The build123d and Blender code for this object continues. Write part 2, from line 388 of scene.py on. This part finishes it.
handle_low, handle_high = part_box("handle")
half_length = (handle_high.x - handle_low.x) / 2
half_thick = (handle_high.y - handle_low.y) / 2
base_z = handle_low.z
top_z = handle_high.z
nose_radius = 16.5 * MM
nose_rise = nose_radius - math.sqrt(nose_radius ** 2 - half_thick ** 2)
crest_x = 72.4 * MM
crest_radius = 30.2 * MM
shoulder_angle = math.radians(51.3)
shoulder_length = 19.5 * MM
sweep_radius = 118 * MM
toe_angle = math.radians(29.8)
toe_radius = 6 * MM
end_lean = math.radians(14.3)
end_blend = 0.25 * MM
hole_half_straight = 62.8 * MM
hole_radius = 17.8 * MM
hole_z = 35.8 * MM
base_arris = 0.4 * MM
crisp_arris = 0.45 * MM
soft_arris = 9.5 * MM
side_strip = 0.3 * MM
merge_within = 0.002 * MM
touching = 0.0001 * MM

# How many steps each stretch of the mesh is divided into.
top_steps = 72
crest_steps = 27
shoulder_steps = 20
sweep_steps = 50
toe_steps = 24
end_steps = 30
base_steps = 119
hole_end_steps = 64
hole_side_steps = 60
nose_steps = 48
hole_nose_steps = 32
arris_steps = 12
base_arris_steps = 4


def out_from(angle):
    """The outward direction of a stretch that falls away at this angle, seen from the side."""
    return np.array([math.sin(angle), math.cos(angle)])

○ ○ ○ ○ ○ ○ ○

What to do
Each line above must be printed exactly as it appears.

Output of the exercise
The build123d and Blender code for this object continues. Write part 2, from line 388 of scene.py on. This part finishes it.
handle_low, handle_high = part_box("handle")
half_length = (handle_high.x - handle_low.x) / 2
half_thick = (handle_high.y - handle_low.y) / 2
base_z = handle_low.z
top_z = handle_high.z
nose_radius = 16.5 * MM
nose_rise = nose_radius - math.sqrt(nose_radius ** 2 - half_thick ** 2)
crest_x = 72.4 * MM
crest_radius = 30.2 * MM
shoulder_angle = math.radians(51.3)
shoulder_length = 19.5 * MM
sweep_radius = 118 * MM
toe_angle = math.radians(29.8)
toe_radius = 6 * MM
end_lean = math.radians(14.3)
end_blend = 0.25 * MM
hole_half_straight = 62.8 * MM
hole_radius = 17.8 * MM
hole_z = 35.8 * MM
base_arris = 0.4 * MM
crisp_arris = 0.45 * MM
soft_arris = 9.5 * MM
side_strip = 0.3 * MM
merge_within = 0.002 * MM
touching = 0.0001 * MM

# How many steps each stretch of the mesh is divided into.
top_steps = 72
crest_steps = 27
shoulder_steps = 20
sweep_steps = 50
toe_steps = 24
end_steps = 30
base_steps = 119
hole_end_steps = 64
hole_side_steps = 60
nose_steps = 48
hole_nose_steps = 32
arris_steps = 12
base_arris_steps = 4


def out_from(angle):
    """The outward direction of a stretch that falls away at this angle, seen from the side."""
    return np.array([math.sin(angle), math.cos(angle)])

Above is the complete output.